Canaccord Genuity’s Dvai Ghose played down the threat on the wireless front but agreed that the long-term growth prospects remain challenging.
“It solidifies the view in some investors’ minds that you have to buy in order to grow your dividend. … The question is: What are you going to buy next?”
A jump in shares of Manitoba Telecom Services Inc. Wednesday, which gained 1.7 per cent, suggested some see it as a potential target, but Mr. Ghose cautioned that prospect faces serious regulatory hurdles as Ottawa is unlikely to allow the sale of one of Canada’s regional challengers on wireless to one of the Big Three.
The completion of the Bell Aliant transaction, on the other hand, is not likely to face regulatory challenges. BCE said it does not require approval for the deal from Industry Canada or the Canadian Radio-television and Telecommunications Commission as it already controls Bell Aliant and there is no transfer of wireless spectrum licences.
It must notify the Competition Bureau but analysts do not expect an issue there as the two companies do not compete with each other. Bell Aliant was formed out of the incumbent telephone operators in the four Atlantic provinces in 1999. It offers wireline and television services in that region, bundling them with Bell Mobility wireless service, and also operates in rural areas of Ontario and Quebec.
The transaction is expected to close in Nov. 30, subject to more than 50 per cent of Bell Aliant common shares held by public minority shareholders being tendered to the offer. A special committee of the company’s board recommends the offer and CEO Karen Sheriff said Wednesday she supports it as “the next logical step.”
Rather than the $31 per share cash offer, Bell Aliant shareholders can elect to take 0.6371 of one BCE share or or $7.75 in cash and 0.4778 of one BCE share for every share they own, the companies said. The offer represents an 11.6-per-cent premium over Bell Aliant’s 20-day weighted average of $27.78 as of Tuesday. Shareholders will not receive the regular quarterly dividend that would have been payable in October.
The company is using $1-billion in cash and financing the balance of the deal with debt. Moody’s Investors Service did not change its stable, Baa1 rating on BCE but said Wednesday the deal is credit-negative for the company due to an increased net debt-to-earnings ratio and steady erosion of after-dividend free cash flow.

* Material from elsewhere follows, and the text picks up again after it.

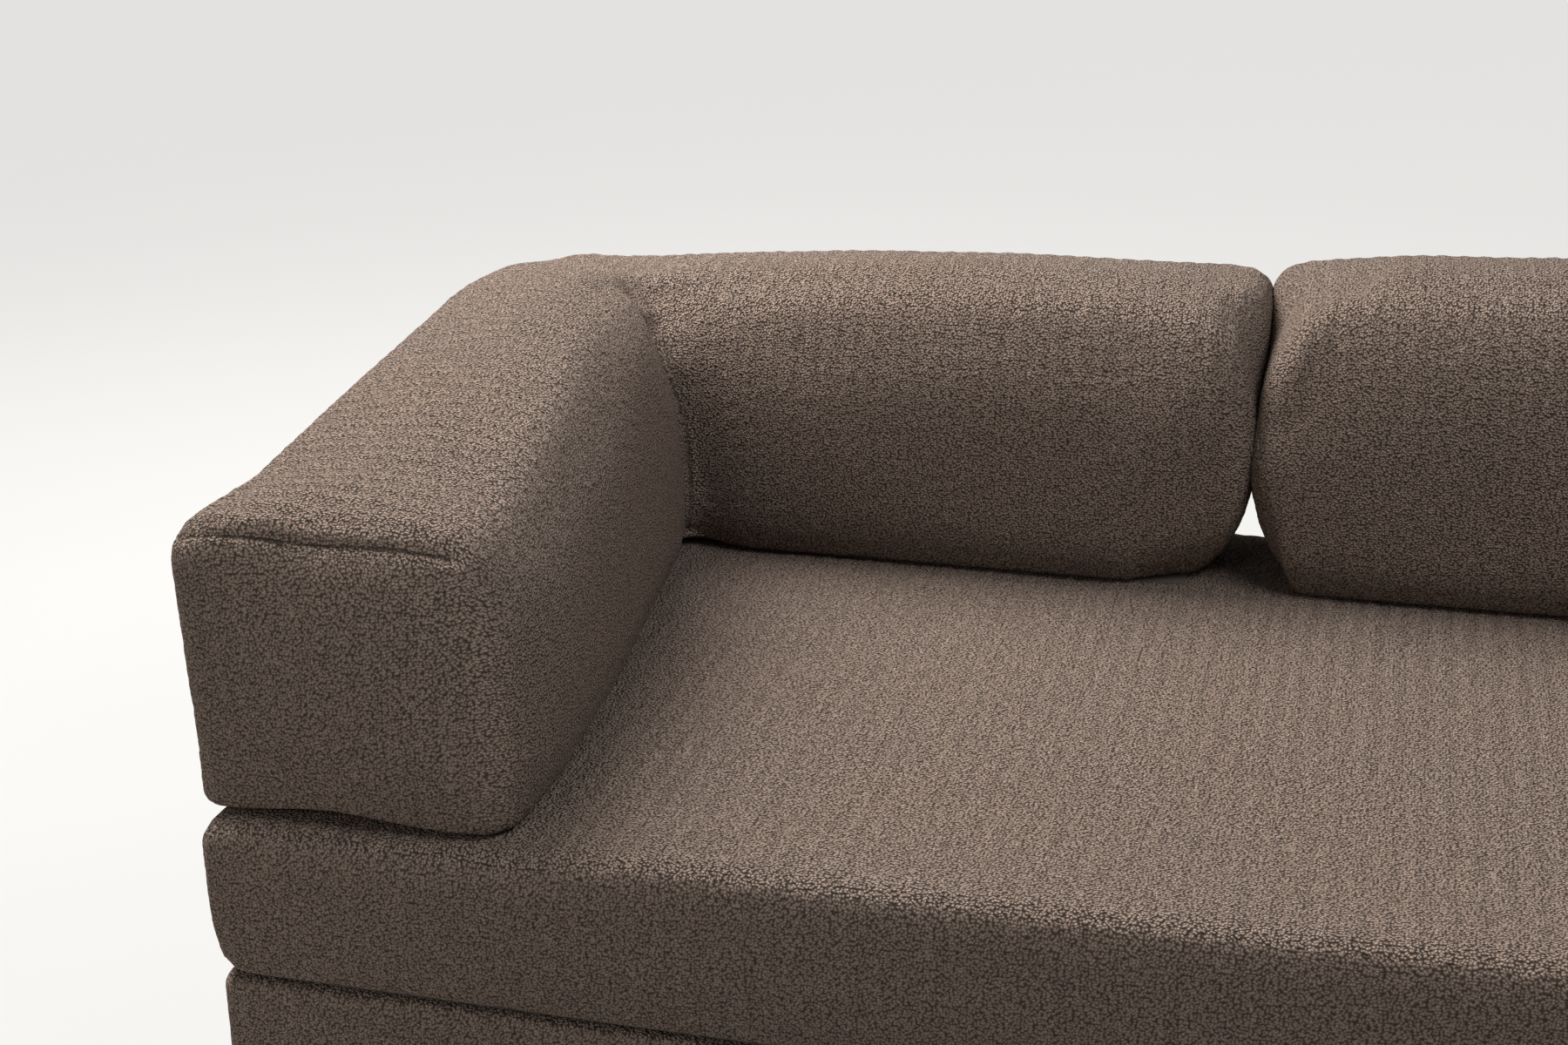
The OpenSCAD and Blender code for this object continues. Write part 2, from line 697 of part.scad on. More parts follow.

BCE said it will spend $2.1-billion in the Atlantic provinces over the next five years on wireline upgrades and expansion of wireless LTE services to 100 more communities in the region. Mr. Cope said the regional headquarters would remain in Halifax and the company will continue to operate the Bell Aliant brand in Atlantic Canada.
BCE also announced Wednesday it acquired two new customer service call centres in New Brunswick, which Mr. Cope said would add 700 jobs.
“Never as a company [have we] disclosed a five-year commitment in any one region in the country,” Mr. Cope said. “We’re doing this today to make sure those who have worked with us for so many years in Eastern Canada understand BCE’s commitment hasn’t changed at all as a result of today’s announcement.”
Mr. Ghose said he believes more than 50 per cent of private minority shareholders will approve the transaction. He noted that an independent valuation pegged the value of Bell Aliant in the range of $27 to $31.50 per Bell Aliant share and no change of control premium is required.